Quando eu era estudante, ouvi muitas vezes frases como: “Os japoneses não são bons em português”.
Quer dizer, não sabem redigir, não se expressam bem, as palavras soam estranho, enfim, que o português mais parece japonês.
Por coisas assim, havia alunos que desistiam de estudar.
Nessa época era comum ser atendido nas lojas por vendedores imitando o modo de falar do japonês.
Mesmo na faculdade, eu percebia essa visão tendenciosa em pequenas atitudes por parte dos professores. Certa vez, uma aluna nikkei prestes a terminar o curso de alemão desabafou com os olhos lacrimejando:
“Por mais que estude, não dá. A professora diz que minha pronúncia tem sotaque de japonês, mas eu nem sei japonês...”
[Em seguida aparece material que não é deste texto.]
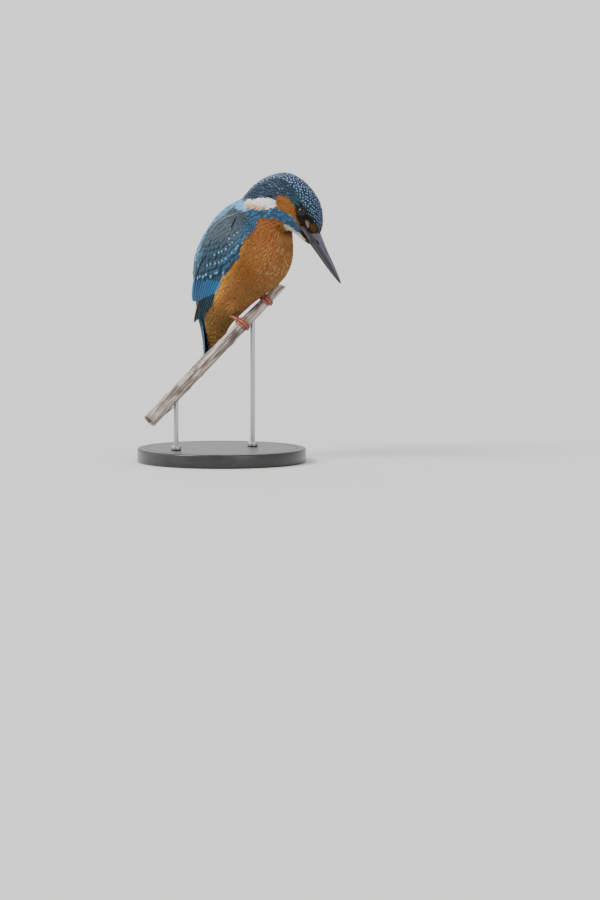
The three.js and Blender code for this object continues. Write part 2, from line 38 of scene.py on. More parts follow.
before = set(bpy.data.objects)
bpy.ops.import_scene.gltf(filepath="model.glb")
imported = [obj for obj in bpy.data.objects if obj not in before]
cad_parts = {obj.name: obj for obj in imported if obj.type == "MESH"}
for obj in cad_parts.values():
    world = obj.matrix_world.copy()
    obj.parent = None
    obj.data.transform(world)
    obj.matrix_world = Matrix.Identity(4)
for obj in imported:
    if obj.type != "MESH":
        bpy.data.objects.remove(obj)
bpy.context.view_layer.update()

# ---- Base ------------------------------------------------------------------------------------------
# A disc of turned wood, 9 mm thick, under black satin lacquer. Its edges are eased on the lathe, and a
# fine groove runs round the top near the rim.

BASE_SIDES = 160
BASE_EASE = 1.2 * MM
GROOVE_IN = 5 * MM
GROOVE_WIDE = 0.9 * MM
GROOVE_DEEP = 0.5 * MM
HAIR = 0.01 * MM  # lengths that differ by less than this count as equal


def node(tree, kind, inputs=None, **settings):
    """A shader node with its settings and inputs. An input is a plain value or the socket that feeds it."""
    made = tree.nodes.new("ShaderNode" + kind)
    inputs = dict(inputs or {})
    for key, value in settings.items():
        if hasattr(made, key):
            setattr(made, key, value)
        else:
            inputs[key.replace("_", " ")] = value
    for key, value in inputs.items():
        if isinstance(value, bpy.types.NodeSocket):
            tree.links.new(value, made.inputs[key])
        else:
            made.inputs[key].default_value = value
    return made


def maths(tree, operation, *values):
    return node(tree, "Math", dict(enumerate(values)), operation=operation).outputs[0]


def ranged(tree, value, low, high, first=0.0, last=1.0):
    """Goes from first to last as a value goes from low to high."""
    limits = {"From Min": low, "From Max": high, "To Min": first, "To Max": last}
    return node(tree, "MapRange", {"Value": value, **limits}).outputs["Result"]


def mix(tree, factor, first, second, kind="MIX"):
    """Two colours mixed, or multiplied. Each is plain or comes from a socket."""
    first, second = (c if isinstance(c, bpy.types.NodeSocket) else (*c, 1) for c in (first, second))
    inputs = {"Fac": factor, "Color1": first, "Color2": second}
    return node(tree, "MixRGB", inputs, blend_type=kind).outputs["Color"]


def here(tree):
    """The place on the piece of the point that is shaded."""
    return node(tree, "TexCoord").outputs["Object"]


def noise(tree, place, scale, detail, stretch=None, **more):
    """Fractal noise, finer along the axes where stretch is greater."""
    if stretch:
        place = node(tree, "Mapping", {"Vector": place}, Scale=stretch).outputs["Vector"]
    return node(tree, "TexNoise", {"Vector": place}, Scale=scale, Detail=detail, **more).outputs["Fac"]


def new_material(name, colour, roughness, **more):
    """A plain Principled material. Its sockets are then linked to patterns where it has them."""
    material = bpy.data.materials.new(name)
    material.use_nodes = True
    tree = material.node_tree
    shader = tree.nodes["Principled BSDF"]
    shader.inputs["Base Color"].default_value = (*colour, 1)
    shader.inputs["Roughness"].default_value = roughness
    for key, value in more.items():
        shader.inputs[key.replace("_", " ")].default_value = value
    return material, tree, shader


def two_tones(tree, factor, dark, light, low=0.35, high=0.65):
    """A colour that goes from dark to light as a factor rises from low to high."""
    ramp = node(tree, "ValToRGB", {"Fac": factor})
    ramp.color_ramp.elements[0].position = low
    ramp.color_ramp.elements[0].color = (*dark, 1)
    ramp.color_ramp.elements[1].position = high
    ramp.color_ramp.elements[1].color = (*light, 1)
    return ramp.outputs["Color"]


def bump(tree, shader, height, strength, distance):
    made = node(tree, "Bump", {"Height": height}, Strength=strength, Distance=distance)
    tree.links.new(made.outputs["Normal"], shader.inputs["Normal"])


def paint(tree, shader, colour, height, strength, distance):
    """The material's colour, and the height and depth of its fine relief."""
    tree.links.new(colour, shader.inputs["Base Color"])
    bump(tree, shader, height, strength, distance)


def nothing_selected():
    if bpy.context.mode != "OBJECT":
        bpy.ops.object.mode_set(mode="OBJECT")
    bpy.ops.object.select_all(action="DESELECT")


def finish_piece(piece, material, nodes, smooth_angle=30):
    """The piece gets its material and smooth shading, rides on the model and stands for its solids."""
    nothing_selected()
    piece.select_set(True)
    bpy.context.view_layer.objects.active = piece
    bpy.ops.object.transform_apply(location=True, rotation=True, scale=True)
    bpy.ops.object.shade_smooth_by_angle(angle=math.radians(smooth_angle))
    piece.data.materials.clear()
    piece.data.materials.append(material)
    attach(piece, "root")
    if nodes:
        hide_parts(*nodes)


base_low, base_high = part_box("stand_base")
base_middle = (base_low + base_high) / 2
base_radius = (base_high.x - base_low.x) / 2
base_thick = base_high.z - base_low.z
groove_reach = base_radius - GROOVE_IN - GROOVE_WIDE / 2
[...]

Havia também um professor de linguística que, ao fazer uma pergunta difícil, escolhia alunos de nome japonês para dar a resposta.
Parece-me que os descendentes em geral acham que isso é assim mesmo. Mas eu nunca me conformei. Como uma pessoa nascida e criada no Brasil não pode dominar a língua de seu país?
Eu estava cursando o ginásio, quando decidi começar um “treinamento”. Voltava da escola e logo pegava o livro didático e começava a ler em voz alta. Podia ser um texto de História, um poema, tudo era válido. Recortava notícias de jornal e lia como se fosse locutora de rádio, tanto que de exercício passou a ser um hobby.
O tempo foi passando, tornei-me professora de língua portuguesa e realizei meu sonho de estrear como romancista.
Vinte anos atrás, uma nikkei ser escritora da literatura brasileira era algo incomum. Pouco antes da noite de autógrafos, um jornal quis me entrevistar. Por falta de tempo, a conversa foi por telefone. Em certo momento, a jornalista comentou com surpresa: “O seu português é bem ritmado, é o português de São Paulo que recebeu influência dos imigrantes italianos”.
Mais recentemente, em visita a uma faculdade no interior do estado, fui apresentada ao professor do departamento de italiano. Ao ouvir meu cumprimento, esse professor falou: “Você deve ser de São Paulo. É o modo de falar típico de São Paulo”.
Até que enfim! Demorou, mas o meu esforço do passado deve ter dado resultado.